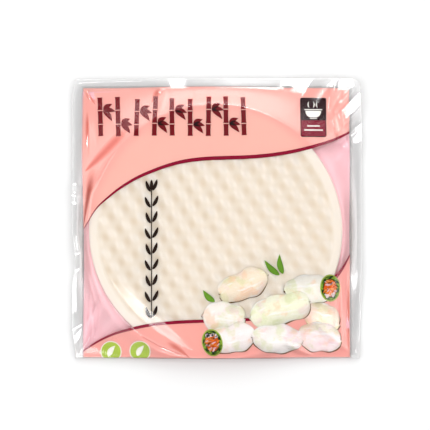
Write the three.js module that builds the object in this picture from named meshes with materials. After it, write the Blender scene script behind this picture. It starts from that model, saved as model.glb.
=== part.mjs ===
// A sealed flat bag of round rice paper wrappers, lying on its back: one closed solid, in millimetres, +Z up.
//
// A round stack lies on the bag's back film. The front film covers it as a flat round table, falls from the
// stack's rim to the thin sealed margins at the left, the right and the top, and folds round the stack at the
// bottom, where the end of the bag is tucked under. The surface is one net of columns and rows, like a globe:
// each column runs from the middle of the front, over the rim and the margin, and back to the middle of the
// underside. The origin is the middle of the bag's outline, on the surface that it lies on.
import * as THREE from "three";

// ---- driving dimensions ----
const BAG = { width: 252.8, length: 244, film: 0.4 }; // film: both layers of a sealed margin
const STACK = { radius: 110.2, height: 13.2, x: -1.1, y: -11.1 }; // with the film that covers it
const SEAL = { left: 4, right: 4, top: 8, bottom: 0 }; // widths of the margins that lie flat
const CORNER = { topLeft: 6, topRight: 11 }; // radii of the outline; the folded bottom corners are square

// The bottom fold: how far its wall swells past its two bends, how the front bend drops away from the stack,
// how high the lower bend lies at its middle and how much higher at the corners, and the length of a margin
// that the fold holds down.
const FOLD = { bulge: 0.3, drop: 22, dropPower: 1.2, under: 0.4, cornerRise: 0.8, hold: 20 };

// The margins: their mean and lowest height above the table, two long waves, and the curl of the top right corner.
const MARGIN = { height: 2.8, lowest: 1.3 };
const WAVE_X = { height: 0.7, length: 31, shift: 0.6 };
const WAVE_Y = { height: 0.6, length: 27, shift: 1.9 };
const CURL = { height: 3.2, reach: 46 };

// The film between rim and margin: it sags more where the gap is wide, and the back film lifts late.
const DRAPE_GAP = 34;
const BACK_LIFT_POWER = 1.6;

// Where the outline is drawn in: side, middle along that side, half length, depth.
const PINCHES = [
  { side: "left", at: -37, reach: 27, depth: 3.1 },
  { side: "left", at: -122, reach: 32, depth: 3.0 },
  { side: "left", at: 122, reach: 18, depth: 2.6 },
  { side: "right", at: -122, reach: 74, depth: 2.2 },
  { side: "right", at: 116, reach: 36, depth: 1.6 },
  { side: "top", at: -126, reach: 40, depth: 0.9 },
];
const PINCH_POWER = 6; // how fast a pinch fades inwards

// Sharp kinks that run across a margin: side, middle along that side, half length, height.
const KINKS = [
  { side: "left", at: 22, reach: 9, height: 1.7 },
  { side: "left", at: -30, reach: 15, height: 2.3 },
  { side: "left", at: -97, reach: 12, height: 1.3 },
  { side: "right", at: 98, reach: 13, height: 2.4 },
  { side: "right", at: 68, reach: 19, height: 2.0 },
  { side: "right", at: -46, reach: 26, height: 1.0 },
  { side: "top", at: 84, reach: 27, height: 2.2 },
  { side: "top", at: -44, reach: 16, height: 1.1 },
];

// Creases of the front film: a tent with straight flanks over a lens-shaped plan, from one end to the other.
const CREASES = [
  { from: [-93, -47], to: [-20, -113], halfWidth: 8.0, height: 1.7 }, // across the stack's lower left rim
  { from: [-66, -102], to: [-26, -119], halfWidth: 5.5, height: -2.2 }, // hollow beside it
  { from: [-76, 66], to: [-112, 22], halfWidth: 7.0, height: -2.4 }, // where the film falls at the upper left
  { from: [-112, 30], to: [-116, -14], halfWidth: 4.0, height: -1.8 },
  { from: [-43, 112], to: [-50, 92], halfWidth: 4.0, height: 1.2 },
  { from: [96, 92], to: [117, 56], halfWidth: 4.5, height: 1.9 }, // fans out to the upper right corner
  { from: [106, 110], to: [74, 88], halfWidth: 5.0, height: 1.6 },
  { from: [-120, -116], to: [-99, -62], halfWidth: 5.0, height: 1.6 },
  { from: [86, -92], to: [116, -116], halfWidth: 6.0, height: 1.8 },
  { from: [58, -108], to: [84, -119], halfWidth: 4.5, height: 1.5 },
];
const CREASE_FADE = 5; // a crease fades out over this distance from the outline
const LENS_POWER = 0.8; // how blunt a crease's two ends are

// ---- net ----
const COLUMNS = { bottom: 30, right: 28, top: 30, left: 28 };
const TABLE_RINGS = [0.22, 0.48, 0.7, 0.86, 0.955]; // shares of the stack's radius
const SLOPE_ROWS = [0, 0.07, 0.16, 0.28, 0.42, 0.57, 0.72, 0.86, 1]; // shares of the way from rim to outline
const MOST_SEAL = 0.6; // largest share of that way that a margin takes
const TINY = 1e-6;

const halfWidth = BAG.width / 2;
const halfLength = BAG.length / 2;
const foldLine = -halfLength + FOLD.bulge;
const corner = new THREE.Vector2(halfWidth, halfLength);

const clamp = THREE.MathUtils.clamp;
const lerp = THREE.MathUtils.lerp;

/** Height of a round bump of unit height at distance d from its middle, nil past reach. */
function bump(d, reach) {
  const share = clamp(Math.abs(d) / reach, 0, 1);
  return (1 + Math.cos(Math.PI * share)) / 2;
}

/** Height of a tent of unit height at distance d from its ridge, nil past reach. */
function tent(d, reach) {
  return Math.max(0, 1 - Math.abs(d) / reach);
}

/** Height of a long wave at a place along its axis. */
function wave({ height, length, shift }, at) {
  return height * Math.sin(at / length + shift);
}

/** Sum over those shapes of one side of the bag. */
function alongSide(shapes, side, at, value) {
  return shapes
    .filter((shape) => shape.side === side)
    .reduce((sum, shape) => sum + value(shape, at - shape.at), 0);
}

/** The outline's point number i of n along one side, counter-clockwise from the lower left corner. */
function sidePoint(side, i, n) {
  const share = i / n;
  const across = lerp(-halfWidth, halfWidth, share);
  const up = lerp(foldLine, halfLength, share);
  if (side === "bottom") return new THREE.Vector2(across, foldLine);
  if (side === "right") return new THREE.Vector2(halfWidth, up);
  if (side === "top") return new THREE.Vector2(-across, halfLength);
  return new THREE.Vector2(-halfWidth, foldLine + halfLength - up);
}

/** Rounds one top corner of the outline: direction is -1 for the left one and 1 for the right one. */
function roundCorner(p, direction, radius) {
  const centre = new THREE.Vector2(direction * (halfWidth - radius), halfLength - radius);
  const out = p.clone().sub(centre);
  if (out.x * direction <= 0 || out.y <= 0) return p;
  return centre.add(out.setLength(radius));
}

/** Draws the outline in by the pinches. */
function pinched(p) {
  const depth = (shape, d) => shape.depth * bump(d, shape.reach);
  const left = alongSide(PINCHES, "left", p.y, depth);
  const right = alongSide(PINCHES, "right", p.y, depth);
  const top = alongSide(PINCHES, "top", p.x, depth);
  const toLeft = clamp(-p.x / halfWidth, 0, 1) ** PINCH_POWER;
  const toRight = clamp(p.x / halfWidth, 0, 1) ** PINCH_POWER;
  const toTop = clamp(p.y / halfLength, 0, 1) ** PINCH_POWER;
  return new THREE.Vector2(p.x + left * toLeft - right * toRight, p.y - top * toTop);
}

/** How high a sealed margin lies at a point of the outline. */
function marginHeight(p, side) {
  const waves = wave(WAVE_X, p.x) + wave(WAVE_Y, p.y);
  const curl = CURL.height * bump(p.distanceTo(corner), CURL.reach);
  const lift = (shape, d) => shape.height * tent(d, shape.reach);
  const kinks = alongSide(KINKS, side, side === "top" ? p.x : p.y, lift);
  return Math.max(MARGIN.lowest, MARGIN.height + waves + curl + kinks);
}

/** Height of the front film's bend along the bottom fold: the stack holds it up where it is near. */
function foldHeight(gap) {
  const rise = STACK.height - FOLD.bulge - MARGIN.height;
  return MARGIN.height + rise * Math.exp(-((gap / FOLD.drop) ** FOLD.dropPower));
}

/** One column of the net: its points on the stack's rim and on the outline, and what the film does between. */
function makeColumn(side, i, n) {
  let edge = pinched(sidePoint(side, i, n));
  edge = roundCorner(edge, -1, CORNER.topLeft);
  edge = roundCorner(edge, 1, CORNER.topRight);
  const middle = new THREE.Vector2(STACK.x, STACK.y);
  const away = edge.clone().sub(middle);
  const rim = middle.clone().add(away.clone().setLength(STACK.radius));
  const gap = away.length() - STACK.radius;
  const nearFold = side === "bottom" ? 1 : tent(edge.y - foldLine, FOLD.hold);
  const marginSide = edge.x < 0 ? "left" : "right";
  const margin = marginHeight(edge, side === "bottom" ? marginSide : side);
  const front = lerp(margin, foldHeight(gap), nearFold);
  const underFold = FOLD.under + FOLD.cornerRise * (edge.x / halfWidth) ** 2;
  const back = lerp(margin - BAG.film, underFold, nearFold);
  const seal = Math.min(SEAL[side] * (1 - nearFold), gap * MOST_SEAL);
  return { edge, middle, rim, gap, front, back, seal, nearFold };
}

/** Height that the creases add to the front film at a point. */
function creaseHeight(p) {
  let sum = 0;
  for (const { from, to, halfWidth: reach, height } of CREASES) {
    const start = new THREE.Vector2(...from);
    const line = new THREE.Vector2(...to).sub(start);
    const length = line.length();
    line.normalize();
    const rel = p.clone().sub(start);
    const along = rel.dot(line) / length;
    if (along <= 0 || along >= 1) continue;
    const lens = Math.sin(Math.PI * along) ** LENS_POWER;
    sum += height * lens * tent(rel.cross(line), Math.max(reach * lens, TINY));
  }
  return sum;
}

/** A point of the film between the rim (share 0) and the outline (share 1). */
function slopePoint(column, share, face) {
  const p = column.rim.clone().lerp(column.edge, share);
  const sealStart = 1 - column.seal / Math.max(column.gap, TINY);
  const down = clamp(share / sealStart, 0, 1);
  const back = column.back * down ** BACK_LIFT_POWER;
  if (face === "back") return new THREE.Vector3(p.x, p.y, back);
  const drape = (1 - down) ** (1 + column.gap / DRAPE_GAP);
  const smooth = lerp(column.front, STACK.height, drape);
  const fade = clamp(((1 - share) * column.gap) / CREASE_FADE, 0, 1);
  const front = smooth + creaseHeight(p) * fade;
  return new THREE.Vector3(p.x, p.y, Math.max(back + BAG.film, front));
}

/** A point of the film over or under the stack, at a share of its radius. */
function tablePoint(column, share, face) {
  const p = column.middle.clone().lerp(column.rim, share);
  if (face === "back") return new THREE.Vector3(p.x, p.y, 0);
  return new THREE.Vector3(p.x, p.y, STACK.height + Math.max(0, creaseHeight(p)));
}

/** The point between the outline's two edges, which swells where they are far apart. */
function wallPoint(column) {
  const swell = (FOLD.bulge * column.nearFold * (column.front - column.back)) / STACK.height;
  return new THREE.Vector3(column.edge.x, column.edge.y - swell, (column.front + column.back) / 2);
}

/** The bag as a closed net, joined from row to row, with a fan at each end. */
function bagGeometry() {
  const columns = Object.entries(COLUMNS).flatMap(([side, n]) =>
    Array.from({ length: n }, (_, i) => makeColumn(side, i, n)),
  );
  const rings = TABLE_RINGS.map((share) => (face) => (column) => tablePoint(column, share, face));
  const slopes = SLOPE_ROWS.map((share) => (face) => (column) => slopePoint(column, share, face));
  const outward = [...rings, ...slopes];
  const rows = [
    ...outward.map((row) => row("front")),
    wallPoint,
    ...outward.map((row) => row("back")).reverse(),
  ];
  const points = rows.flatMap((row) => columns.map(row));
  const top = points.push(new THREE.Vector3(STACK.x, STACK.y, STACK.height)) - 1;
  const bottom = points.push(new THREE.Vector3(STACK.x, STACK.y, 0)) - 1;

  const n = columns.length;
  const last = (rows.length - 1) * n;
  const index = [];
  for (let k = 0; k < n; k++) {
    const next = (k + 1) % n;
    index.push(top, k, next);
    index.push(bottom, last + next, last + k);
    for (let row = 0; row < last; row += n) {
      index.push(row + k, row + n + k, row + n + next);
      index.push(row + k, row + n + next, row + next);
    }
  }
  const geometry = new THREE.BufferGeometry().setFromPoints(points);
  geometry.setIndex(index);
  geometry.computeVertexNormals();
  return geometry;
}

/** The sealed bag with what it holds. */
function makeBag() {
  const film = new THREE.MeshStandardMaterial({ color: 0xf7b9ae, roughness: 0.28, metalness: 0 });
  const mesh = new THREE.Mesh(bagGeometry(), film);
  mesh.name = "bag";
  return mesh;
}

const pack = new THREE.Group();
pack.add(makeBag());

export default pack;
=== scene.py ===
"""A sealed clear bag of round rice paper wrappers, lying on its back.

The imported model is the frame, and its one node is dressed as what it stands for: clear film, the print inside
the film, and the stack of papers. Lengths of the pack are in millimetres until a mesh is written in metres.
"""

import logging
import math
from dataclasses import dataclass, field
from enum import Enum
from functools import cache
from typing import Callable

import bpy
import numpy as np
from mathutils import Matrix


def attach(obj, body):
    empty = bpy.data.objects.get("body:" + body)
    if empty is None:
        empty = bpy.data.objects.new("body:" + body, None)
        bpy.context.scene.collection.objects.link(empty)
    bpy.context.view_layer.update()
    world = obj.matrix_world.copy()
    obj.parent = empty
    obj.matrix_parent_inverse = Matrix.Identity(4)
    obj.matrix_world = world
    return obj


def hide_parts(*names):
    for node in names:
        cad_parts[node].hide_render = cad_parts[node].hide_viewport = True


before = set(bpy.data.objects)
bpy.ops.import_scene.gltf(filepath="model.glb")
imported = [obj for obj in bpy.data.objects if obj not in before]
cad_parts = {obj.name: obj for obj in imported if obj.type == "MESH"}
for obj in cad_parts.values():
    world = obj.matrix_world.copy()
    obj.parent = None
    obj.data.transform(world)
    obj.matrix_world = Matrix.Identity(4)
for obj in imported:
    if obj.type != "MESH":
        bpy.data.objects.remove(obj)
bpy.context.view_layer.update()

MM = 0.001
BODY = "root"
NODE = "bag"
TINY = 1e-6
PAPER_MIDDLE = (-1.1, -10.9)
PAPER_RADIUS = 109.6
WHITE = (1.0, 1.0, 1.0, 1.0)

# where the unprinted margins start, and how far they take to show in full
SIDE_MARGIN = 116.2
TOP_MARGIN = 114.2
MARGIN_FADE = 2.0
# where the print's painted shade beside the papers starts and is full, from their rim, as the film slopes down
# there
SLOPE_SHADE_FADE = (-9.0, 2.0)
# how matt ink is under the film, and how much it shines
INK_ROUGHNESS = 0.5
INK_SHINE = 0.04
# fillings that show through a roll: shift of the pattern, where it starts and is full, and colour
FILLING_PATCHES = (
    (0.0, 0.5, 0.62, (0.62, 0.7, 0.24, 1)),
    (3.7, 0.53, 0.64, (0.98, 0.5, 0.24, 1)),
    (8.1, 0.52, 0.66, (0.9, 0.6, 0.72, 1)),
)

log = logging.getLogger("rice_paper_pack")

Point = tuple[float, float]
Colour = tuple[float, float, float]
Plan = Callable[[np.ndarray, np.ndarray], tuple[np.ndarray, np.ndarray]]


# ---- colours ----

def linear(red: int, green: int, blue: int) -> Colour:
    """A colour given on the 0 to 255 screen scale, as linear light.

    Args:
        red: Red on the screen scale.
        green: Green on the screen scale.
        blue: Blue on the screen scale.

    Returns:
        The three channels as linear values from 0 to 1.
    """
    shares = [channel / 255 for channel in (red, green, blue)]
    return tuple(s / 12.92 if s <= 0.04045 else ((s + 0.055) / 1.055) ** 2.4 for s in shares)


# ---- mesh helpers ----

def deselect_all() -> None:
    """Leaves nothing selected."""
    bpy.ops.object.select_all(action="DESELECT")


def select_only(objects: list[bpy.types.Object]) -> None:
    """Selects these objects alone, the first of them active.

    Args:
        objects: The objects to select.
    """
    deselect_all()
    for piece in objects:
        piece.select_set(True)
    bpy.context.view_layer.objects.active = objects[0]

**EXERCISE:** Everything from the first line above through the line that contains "corners are square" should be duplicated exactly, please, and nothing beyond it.

**EXERCISE OUTPUT:**
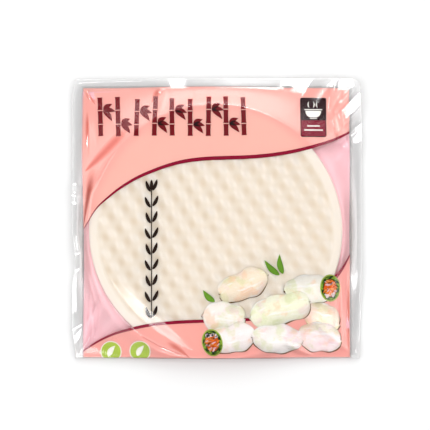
Write the three.js module that builds the object in this picture from named meshes with materials. After it, write the Blender scene script behind this picture. It starts from that model, saved as model.glb.
=== part.mjs ===
// A sealed flat bag of round rice paper wrappers, lying on its back: one closed solid, in millimetres, +Z up.
//
// A round stack lies on the bag's back film. The front film covers it as a flat round table, falls from the
// stack's rim to the thin sealed margins at the left, the right and the top, and folds round the stack at the
// bottom, where the end of the bag is tucked under. The surface is one net of columns and rows, like a globe:
// each column runs from the middle of the front, over the rim and the margin, and back to the middle of the
// underside. The origin is the middle of the bag's outline, on the surface that it lies on.
import * as THREE from "three";

// ---- driving dimensions ----
const BAG = { width: 252.8, length: 244, film: 0.4 }; // film: both layers of a sealed margin
const STACK = { radius: 110.2, height: 13.2, x: -1.1, y: -11.1 }; // with the film that covers it
const SEAL = { left: 4, right: 4, top: 8, bottom: 0 }; // widths of the margins that lie flat
const CORNER = { topLeft: 6, topRight: 11 }; // radii of the outline; the folded bottom corners are square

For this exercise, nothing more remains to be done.